5. During reading at meals, at the end of the reading, if a grave mistake were made (e.g. one causing laughter).
6. In choir, if one arrived very late (after the first Psalm of the Office), in which case one remained on the floor till the prior knocked on the form. Or, by a chanter or reader, after making a grave mistake in singing or reading. This venia was done briefly, rising without waiting for the prior to knock.
7. In Sacramental Confession, when using the Dominican Rite formula for absolution, if the friar penitent recited the Confiteor after the absolution from censures and before the priest recited the Misereatur and gave formal absolution. Friars could do this, just as everyone recites and act of contrition today in confession, but lay people were not expected to know the formula in Latin, so it could be omitted. For the form of Absolution in the Dominican Rite. see the downloadable text on the sidebar at Domincan Liturgy.
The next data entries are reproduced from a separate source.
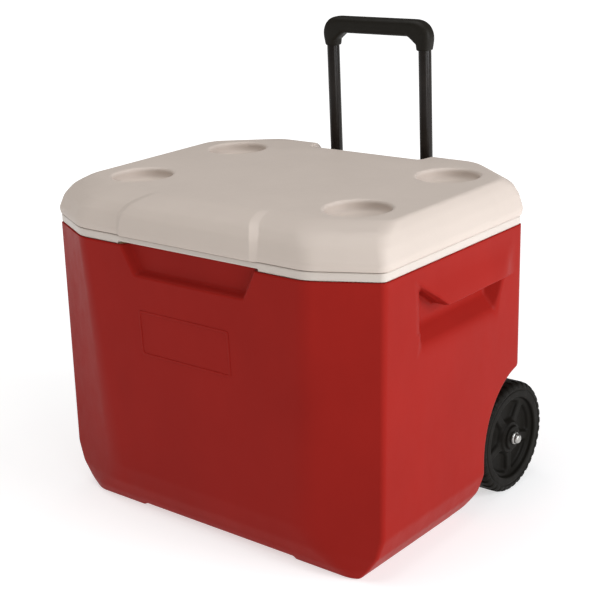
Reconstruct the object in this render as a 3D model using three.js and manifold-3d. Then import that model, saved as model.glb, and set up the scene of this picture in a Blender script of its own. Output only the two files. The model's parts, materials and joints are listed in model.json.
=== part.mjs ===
// Wheeled cooler: red insulated chest, white hinged lid with four cup rests, two plastic wheels on a
// steel axle and a telescoping pull handle on the back. Millimetres, +Z up, front of the chest at -Y,
// origin on the floor under the middle of the object.
import * as THREE from "three";
import { mergeVertices } from "three/addons/utils/BufferGeometryUtils.js";
import Module from "manifold-3d";

const wasm = await Module();
wasm.setup();

// ---------------------------------------------------------------- driving dimensions
const GAP = 0.3;            // air left between pieces that touch
const PAST = 2;             // how far a cutting tool runs past the face that it opens

// chest, at its top edge and on the floor
const BODY_TOP = 396;       // top of the red shell
const BODY_HALF = 282;      // half length at the top edge
const BODY_FRONT = -218.5;
const BODY_BACK = 200;
const FRONT_CUT = [88, 43]; // corner cut at the top edge, along the length and along the depth
const BACK_CUT = [88, 66];
const RIM_CUT = [88, 44];   // front cut of the white rim, a little deeper than the shell's
const BEVEL_TOP = 64;       // height where the sides begin to turn in towards the floor
const BEVEL_HALF = 278;     // half length there
const BEVEL_CUT = [106, 26]; // front corner cut there, longer and shallower than at the top edge
const FLOOR_HALF = 238.5;   // half length on the floor
const FLOOR_FRONT = -193;
const FLOOR_BACK = 178;
const RUNNER_INNER = 138;   // the two runners that stand on the floor start here
const RUNNER_END = 17.8;    // and stop here, where the wheel wells begin
const UNDERSIDE = 5;        // clearance under the middle of the chest
const CORNER_REACH = 11;    // how far each rounded corner of the chest's plan reaches along its sides
const SHELL_WALL = 4;

// inner tub
const TUB_HALF = 246;
const TUB_FRONT = -190;
const TUB_BACK = 165.6;
const TUB_FLOOR = 44;
const TUB_WALL = 3;
const RIM_TOP = 407.7;      // white flange of the tub, standing on the red shell
const RIM_THIN = 399.5;     // underside of the flange above the front finger recess

// lid
const LID_BASE = 408;
const LID_TOP = 458;
const LID_WALL = 4;
const LID_CORNER_REACH = 17;
const CUP_RADIUS = 42;
const CUP_DEPTH = 16;
const CUP_X = 188;
const CUP_Y = 100;
const NOTCH_FRONT = 164;    // notch in the back of the lid that the handle stands in
const NOTCH_HALF = [98, 112];

// lid hinge
const HINGE_Y = 177;
const HINGE_Z = 446;
const HINGE_X = 135;        // middle of each hinge
const SLOT_HALF = 16;       // half width of the slot in the lid
const EAR_HALF = 13.5;
const KNUCKLE = 8.4;
const HINGE_PIN = 3;

// wheels and axle
const WHEEL_RADIUS = 79.8;
const WHEEL_Y = 142.7;
const WHEEL_IN = 218.4;     // inner and outer ends of the wheel's hub
const WHEEL_OUT = 266;
const TREAD_IN = 225;
const AXLE_RADIUS = 4.75;
const WELL_X = 214;         // inner wall of the wheel well
const WELL_MIDDLE = 85;     // centre height of the arch's oval
const WELL_RADII = [95, 110];

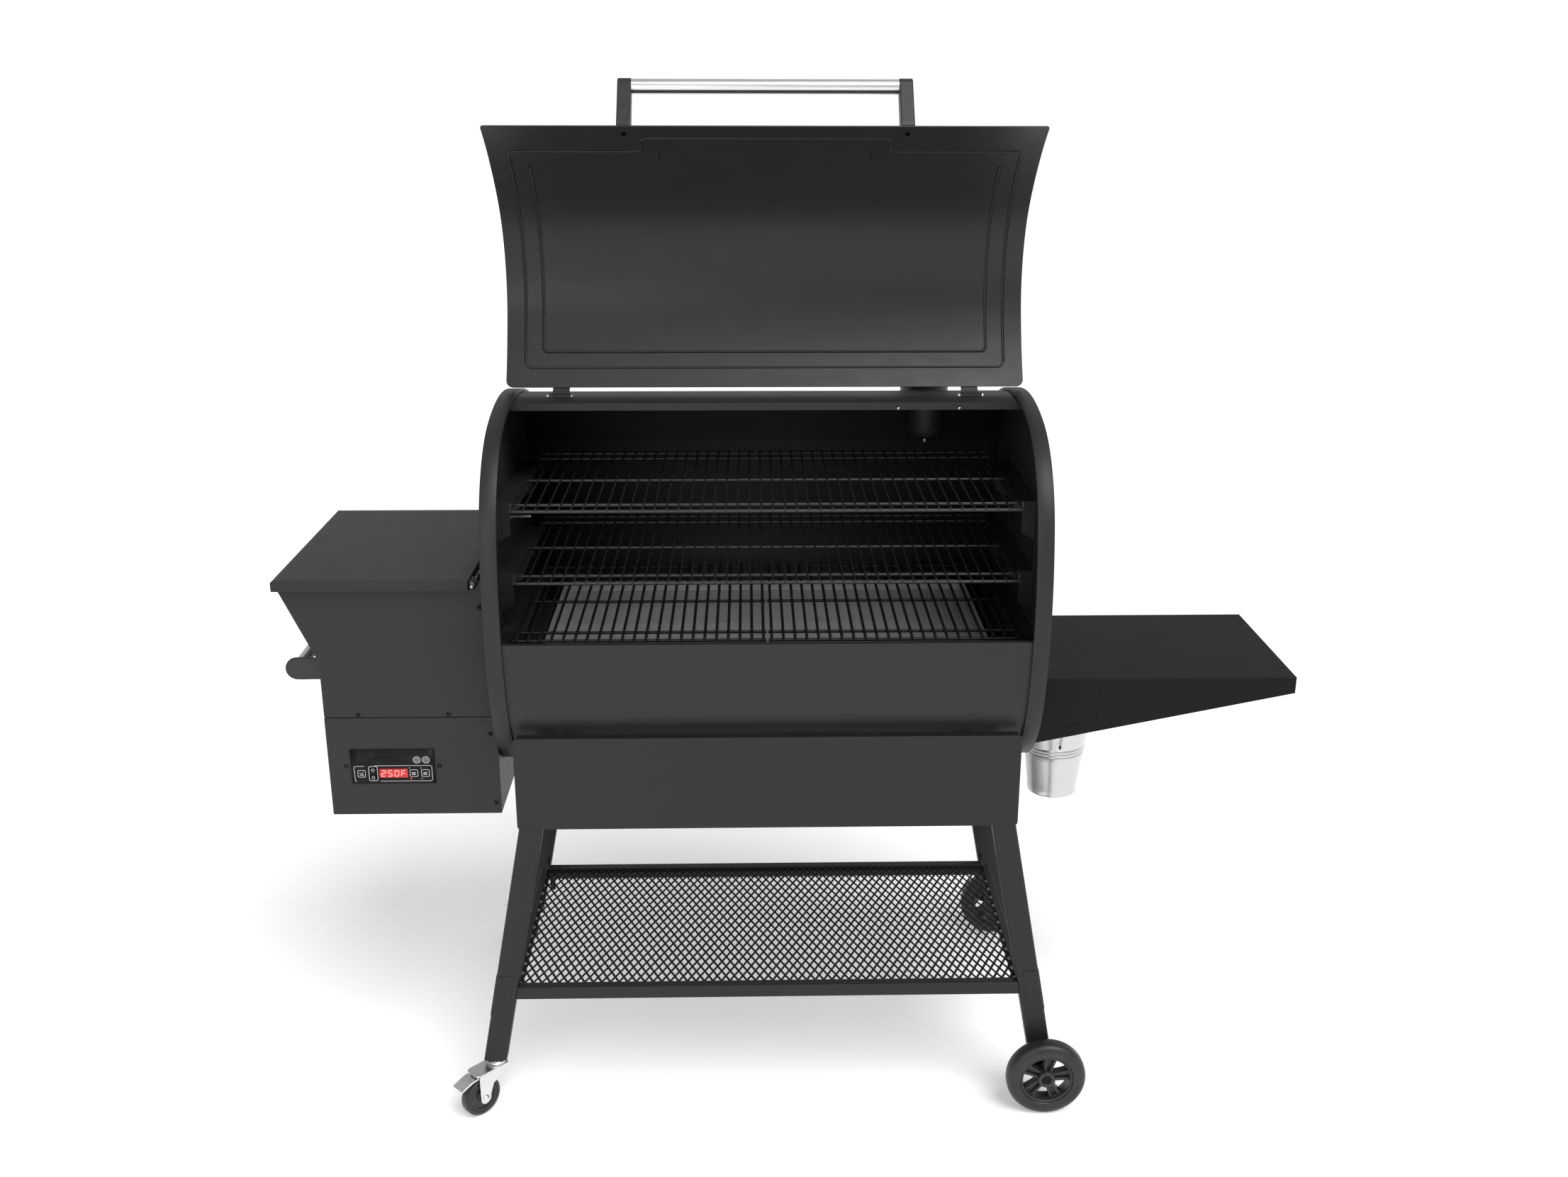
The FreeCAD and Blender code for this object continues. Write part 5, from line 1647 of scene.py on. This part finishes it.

There were two other occasions when the Venia was made that do not quite fit in these categories. These were:

1. Before the superior, when leaving a community for more than one night, or when receiving the blessing for travelers.
2. During the reading of Martyrology on the feast of the Annunciation at the words "et factus homo."

When a subject had committed a very grave fault, and wanted to ask the superior for mercy, a more solemn form of the venia was made: prostration flat on the floor with arms out-stretched in the form of a cross. I have never seen this done, nor, thank God, had to do it.

Kissing the Scapular

The scapular is the apron-like part of the Dominican habit. It is a very ancient as a part of monastic garb, being mentioned in chapter 15 of the Rule of Benedict as an item worn for manual labor. Originally short, it was lengthened in the early middle ages and sometimes connected by strips at the sides to make it cross shaped, as can been seen in the example of the famous Carthusian habit to the right. Originally not worn in choir, it had became a part of the choir habit for monks, hermits, and canons regular by the 1100s. We Dominicans wear it because we are in origin canons regular, having been approved as such in our foundation bull of Pope Honorius III in 1216.

It is the only part of our habit that is formally blessed at profession of first vows. Older legendaries claimed the the scapular was added to our habit many years after the foundation because of a apparition of the Blessed Virgin to Bl. Reginald of Orleans during a serious illness, she saying "behold the habit of your Order." This story does not indicate that the Virgin was adding the scapular to the original canons' habit of the order. As canons regular, we already had the scapular--although the late legend interpreters did not know this. Thus the unfounded story. When Our Lady showed him the scapular, it was already part of the full habit of the Order he was to enter after being healed.

The practice of kissing the scapular is customary and was never a part of our legislation in a formal way. It was, and is, the custom in many provinces to kiss the scapular in choir after making a minor mistake in singing or reading, or when having to go around another friar to get to one's stall. But this was not universal custom. In some provinces (cf. Caeremoniale, n. 797, f.n. 1) it seems that the practice was to touch the ground with a finger, or at least (for the less able) to try to do so. I have never seen that done, but in all the provinces I have visited, including my own, the practice of kissing the scapular in choir is very much alive.

Those who would like information on the lay devotion of small scapulars and their origin and use, should consult the excellent article "Scapulars" in the New Catholic Encyclopedia (1967), 12:114, by Fr. Paul N. Zammit, O.P. This is not the Catholic Encyclopedia on-line, which is the old one of 1911.